I want to remember the look on Drew's face when we say our vows.  Just like walking down the aisle, I have a fear that our vows will be such a blur in the moment that I won't remember them happening. I want to be completely in this moment. Saying our vows is the most exciting part of the wedding ceremony for me to look forward to because it's obviously the most meaningful. If I remember just one thing from our wedding, I want this to be it.

I want to remember not taking the small stuff too seriously. Like I said before, Drew and I have put a lot of time and effort into the details of both our ceremony and reception. I know not everything will go as planned. I'm sure we will have goofs in the ceremony and the reception set-up will not be exactly as I have it pictured in my mind. I want that to be okay on October 8. I want to be able to laugh at every mistake or mix-up or unexpected event that takes place that day. I want to remember feeling calm over any last-minute crises that arise and keeping my thoughts and focus on the bigger picture. In fact, I want to take the mishaps so lightly that I don't even want to remember them (unless they're particularly funny or ridiculous).

I want to remember our first dance. Drew isn't much of a dancer, so I'm glad we have a solid excuse to get him out on the dance floor. Anytime I get to dance with Drew at a wedding is special and exciting for me because it rarely happens, so I am beyond thrilled for our first dance. We've practiced dancing to our first dance song a couple times already, and even those practice runs are amazing. I can only imagine how special the real deal will be, and I hope I never forget how I feel during those three minutes and thirty-seven seconds (give or take).
At a wedding last summer. Notice how we're planted in our seats and not on the dance floor.
I want to remember the drive away from the reception. This seems kind of random, but there's a good chance this will be the first time since the ceremony that Drew and I will have to ourselves all day. I want to remember what we talk about in our first moments as a married couple. I want us to cherish that alone time we have to look back on our wedding day while everything is still fresh in our minds.

More than anything, I want to remember how happy and loved and amazed I feel all day to be surrounded by family and friends while I marry my best friend and love of my life. I know I won't remember all of the details of our wedding day, and that's okay. That's what the pictures are for, right?

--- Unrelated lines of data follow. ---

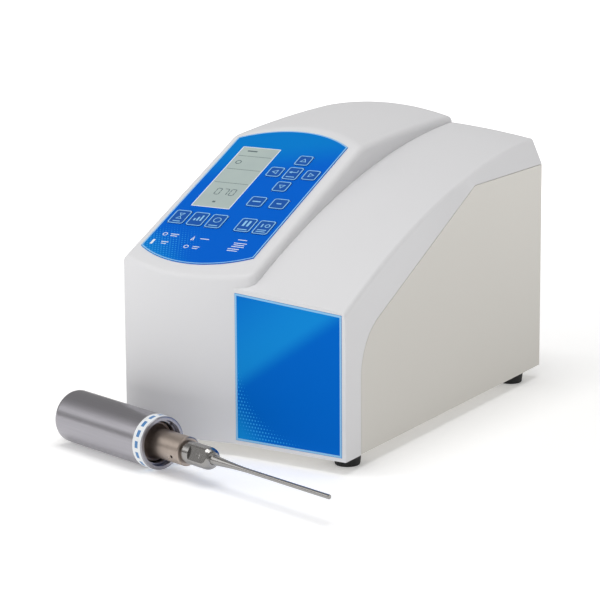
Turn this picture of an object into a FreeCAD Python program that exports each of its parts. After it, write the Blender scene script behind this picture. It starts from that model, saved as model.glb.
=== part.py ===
import FreeCAD, Part
import math
import os

# Ultrasonic cell disruptor: a bench generator in a moulded and sheet-steel case, and the
# hand-held converter with its microtip horn lying on the bench in front of it.
# Millimetres. +X is the viewer's right when facing the front, +Y goes to the rear, +Z up.
# The origin lies on the bench under the middle of the case.

# Case
case_width = 205.0
case_depth = 335.0
foot_height = 10.0
cover_wall = 3.0
sheet = 1.5
panel_gap = 0.4

# Plan of the front: a bowed part on the left and a flat part on the right, with a crease between
left_corner_y = -151.0
crease_x = 3.4
crease_y = -162.0
bow_sagitta = 9.0

# Shelf: the main top surface, arched from front to rear and crowned from side to side
shelf_top = 212.0
shelf_apex_y = 178.0
shelf_long_radius = 718.0
shelf_centre_x = -20.0
crown_radius_front = 1190.0
crown_radius_rear = 690.0
ridge_inset_front = 0.5
ridge_inset_rear = 9.0

# Console: the raised part on the left that carries the keypad, and its hump to the rear
console_right = 18.6
console_corner_radius = 9.0
console_slope = 22.95
console_foot_y = -138.2
console_foot_z = 149.7
hump_top = 224.3
hump_apex_y = 130.0
hump_long_radius = 1700.0
hump_crown_radius = 243.0
hump_centre_x = -42.5
console_edge_radius = 5.0
console_bend_radius = 18.0
ridge_radius = 3.0

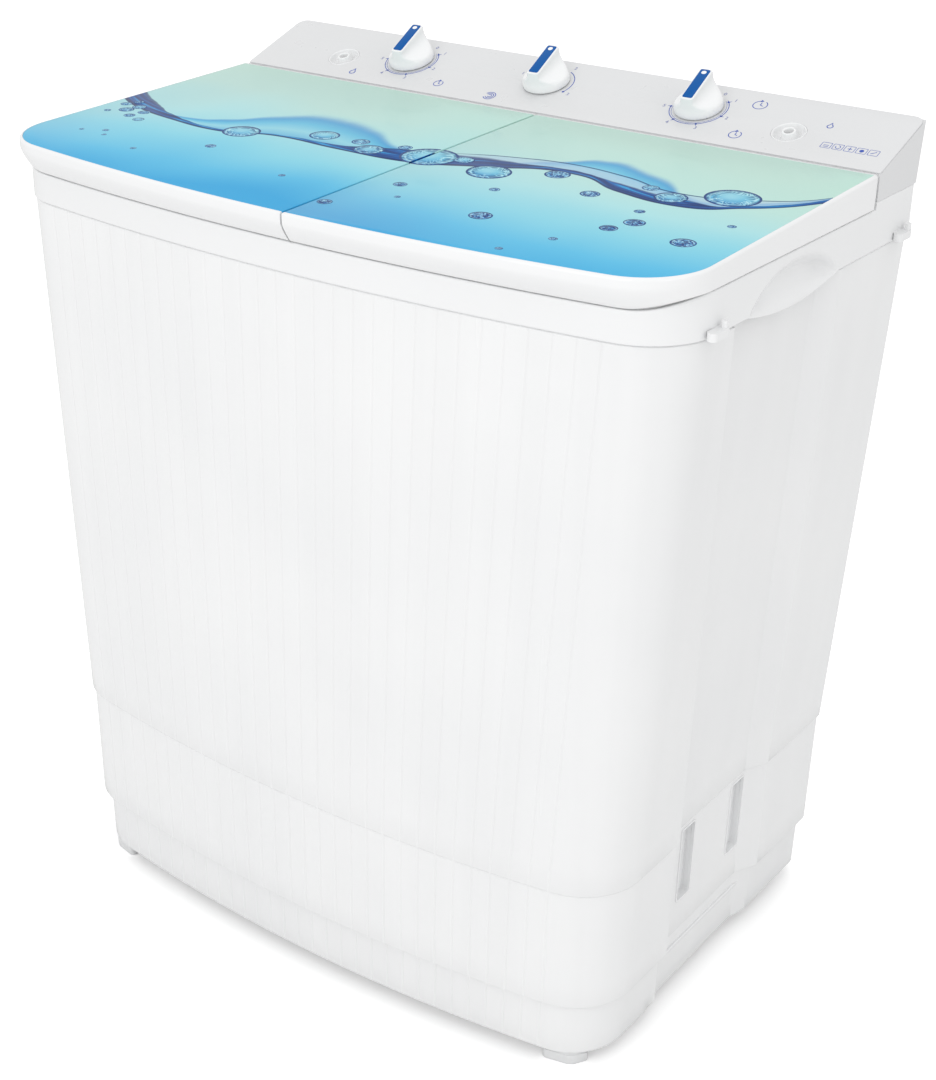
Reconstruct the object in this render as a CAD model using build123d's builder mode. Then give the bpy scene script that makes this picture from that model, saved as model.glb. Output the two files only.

If you're married, what do you remember the most from your wedding day? If you're not, what's on your list to remember when your wedding day comes along?

Thursday, June 16, 2011

A Lesson from Tori Spelling

Planning a wedding takes a lot of work. Beyond the appointments with vendors, the shopping, registering for gifts, addressing save the dates and invites, there's a lot of self-reflection that goes into planning a wedding.

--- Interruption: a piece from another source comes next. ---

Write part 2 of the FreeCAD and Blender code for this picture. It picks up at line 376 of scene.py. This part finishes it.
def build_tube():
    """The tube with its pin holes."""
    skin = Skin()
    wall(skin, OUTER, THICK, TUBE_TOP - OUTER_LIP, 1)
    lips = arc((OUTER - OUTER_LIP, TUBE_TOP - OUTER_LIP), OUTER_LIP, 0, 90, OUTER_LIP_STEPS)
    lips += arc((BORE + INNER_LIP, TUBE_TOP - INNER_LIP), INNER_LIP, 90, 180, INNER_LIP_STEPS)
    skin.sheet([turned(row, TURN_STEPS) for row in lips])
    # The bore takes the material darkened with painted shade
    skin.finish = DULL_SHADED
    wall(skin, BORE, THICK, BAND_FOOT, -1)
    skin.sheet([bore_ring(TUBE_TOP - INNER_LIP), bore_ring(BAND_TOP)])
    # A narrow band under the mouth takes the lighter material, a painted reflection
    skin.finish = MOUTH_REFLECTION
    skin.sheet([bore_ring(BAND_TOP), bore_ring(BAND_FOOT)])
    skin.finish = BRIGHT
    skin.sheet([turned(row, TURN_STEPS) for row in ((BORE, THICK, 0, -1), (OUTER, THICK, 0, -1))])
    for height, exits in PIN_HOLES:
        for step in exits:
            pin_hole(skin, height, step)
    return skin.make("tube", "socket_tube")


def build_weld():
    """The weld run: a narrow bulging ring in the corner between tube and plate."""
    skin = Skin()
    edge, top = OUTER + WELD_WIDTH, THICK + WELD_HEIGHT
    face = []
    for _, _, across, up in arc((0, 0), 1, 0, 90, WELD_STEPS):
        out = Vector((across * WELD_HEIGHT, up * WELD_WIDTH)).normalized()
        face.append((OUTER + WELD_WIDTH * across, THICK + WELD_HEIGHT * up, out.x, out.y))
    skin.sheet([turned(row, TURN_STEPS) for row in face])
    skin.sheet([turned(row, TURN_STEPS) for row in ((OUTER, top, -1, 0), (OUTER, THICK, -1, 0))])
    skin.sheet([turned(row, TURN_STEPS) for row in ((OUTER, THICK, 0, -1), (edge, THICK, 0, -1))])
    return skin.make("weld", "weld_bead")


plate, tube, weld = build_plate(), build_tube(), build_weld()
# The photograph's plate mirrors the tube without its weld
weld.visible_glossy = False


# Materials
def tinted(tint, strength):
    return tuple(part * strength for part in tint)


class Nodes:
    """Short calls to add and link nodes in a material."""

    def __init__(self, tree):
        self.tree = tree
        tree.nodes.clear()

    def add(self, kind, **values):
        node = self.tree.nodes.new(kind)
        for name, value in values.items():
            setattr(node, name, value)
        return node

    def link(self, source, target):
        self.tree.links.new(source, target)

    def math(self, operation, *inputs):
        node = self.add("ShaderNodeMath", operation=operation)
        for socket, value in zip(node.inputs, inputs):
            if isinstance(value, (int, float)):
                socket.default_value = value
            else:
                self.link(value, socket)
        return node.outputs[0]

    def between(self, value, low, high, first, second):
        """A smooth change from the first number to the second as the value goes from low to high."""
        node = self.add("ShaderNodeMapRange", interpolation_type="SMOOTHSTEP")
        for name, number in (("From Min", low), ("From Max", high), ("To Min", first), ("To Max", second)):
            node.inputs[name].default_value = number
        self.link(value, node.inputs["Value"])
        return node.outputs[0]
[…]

Remember, a wedding isn't just going to a church and throwing a party, it's starting a marriage. Marriage is all around, but, at least for me, wasn't something I considered too much before getting engaged.

I mean, I thought about marrying my boyfriend and how amazing it is that my parents have been married for nearly 30 years. I've seen movies and read books. I thought about marriage, but the consideration I gave it before getting engaged is nothing compared to what I think about now. Before I was thinking of marriage in terms of what it meant to other people or in other situations. When it came to thinking about marrying my now-fiance, I thought about how I knew I wanted to spend the rest of my life with him. But it's more than that now.

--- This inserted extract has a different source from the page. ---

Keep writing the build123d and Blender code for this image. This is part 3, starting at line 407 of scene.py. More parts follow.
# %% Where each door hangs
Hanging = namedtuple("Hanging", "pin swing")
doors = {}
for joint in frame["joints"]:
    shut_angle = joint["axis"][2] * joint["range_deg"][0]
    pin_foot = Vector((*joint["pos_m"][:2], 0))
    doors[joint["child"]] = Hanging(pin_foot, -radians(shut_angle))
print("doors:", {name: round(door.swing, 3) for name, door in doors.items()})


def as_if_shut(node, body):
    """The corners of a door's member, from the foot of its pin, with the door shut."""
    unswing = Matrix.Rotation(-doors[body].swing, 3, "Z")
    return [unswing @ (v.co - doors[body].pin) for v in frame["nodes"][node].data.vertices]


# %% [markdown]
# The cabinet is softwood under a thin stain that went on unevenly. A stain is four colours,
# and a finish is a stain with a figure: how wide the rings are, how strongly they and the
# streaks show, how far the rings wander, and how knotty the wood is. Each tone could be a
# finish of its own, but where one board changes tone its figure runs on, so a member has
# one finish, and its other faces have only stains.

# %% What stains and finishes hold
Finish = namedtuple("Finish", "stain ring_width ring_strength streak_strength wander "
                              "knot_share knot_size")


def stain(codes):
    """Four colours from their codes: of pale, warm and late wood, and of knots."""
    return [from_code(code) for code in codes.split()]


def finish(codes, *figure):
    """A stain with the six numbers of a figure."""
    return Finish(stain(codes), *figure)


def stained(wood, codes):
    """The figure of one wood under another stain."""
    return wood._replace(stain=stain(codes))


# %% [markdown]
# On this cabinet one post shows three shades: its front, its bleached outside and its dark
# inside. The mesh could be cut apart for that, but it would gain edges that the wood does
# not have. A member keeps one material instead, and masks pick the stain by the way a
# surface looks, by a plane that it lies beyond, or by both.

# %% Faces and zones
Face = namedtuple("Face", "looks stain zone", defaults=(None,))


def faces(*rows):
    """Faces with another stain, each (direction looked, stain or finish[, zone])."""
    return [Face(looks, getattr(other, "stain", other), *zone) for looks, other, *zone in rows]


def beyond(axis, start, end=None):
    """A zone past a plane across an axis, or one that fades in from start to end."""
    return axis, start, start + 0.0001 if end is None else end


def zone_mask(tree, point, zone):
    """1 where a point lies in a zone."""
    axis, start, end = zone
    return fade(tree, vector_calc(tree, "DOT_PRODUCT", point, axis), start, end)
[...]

Now I think of marriage in terms of what it means to me personally and as part of a couple. I think of mundane things like what it means to share a bank account or a bathroom. What it means to be with each other every day, all the time. It's going to be amazing, particularly because we've been long distance for the majority of our relationship, but it may very well also be a struggle. Part of the struggle will be, and has been, fully sharing my life with another person, for better or worse.

I recently read Tori Spelling's memoir "sTORI Telling" (don't judge, it's actually really good). In her book she discusses her first failed marriage and her relationship with and second marriage to Dean McDermott. One revelation she makes is of the conscious changes she makes to her own behaviors  to better herself and her relationship with Dean. While the two are working through ending their first marriages, Tori talks about her deliberate choice to be open and honest with Dean rather than acting timid and alone:
I'd hear Dean on the phone with his wife discussing the children. When he hung up, I'd have withdrawn. He'd ask what was wrong, and my first instinct was to say, Nothing, nothing's wrong. I'm tired. I have a headache. But I decided to break that habit. I always told Dean the truth. I'd say, "I feel like you're going to go back to her." It was scary, making myself vulnerable like that, but I was determined not to repeat my past.
I really love that she admits this decision, because this has been true for me too in my relationship. When you're single and your actions really only affect yourself, lying is easy. No one gets hurt. There aren't many long-term consequences to white lies outside of a relationship. But once your life and someone else's are intertwined, you have to open up. You can't hide. If you do then you're not giving the other person a fair and honest chance to know you. And knowing each other's worst and most insecure moments but loving and supporting each other anyways is a huge part of being in love. It's a huge part of being in a committed relationship. Besides, when you're in love you no longer want to hide anything about your life from your partner. At least Tori and I don't.

Wedding Marriage planning has taught me this. Considering my future, the rest of my life, with my fiance has shown me that the key to relationship success is honesty and trust, even if opening up is scary or awkward at first. I'm at the point where complete transparency in my relationship is second nature, but at first this was something I actually had to decide to do, just like Tori. I had to make the choice between hiding within myself and closing my fiance off from the "real" me and telling him everything I thought and felt and allowing him into my life in a huge way.

And maybe that's the biggest message of all: marriage can't be superficial or it's doomed to fail. Marriage is a complex relationship which involves every part of the people in the relationship. It's a two-way street in which we have to both open ourselves up and let the other person in. You can't have one without the other; it's reliant on total harmony. And that's a great and beautiful thing.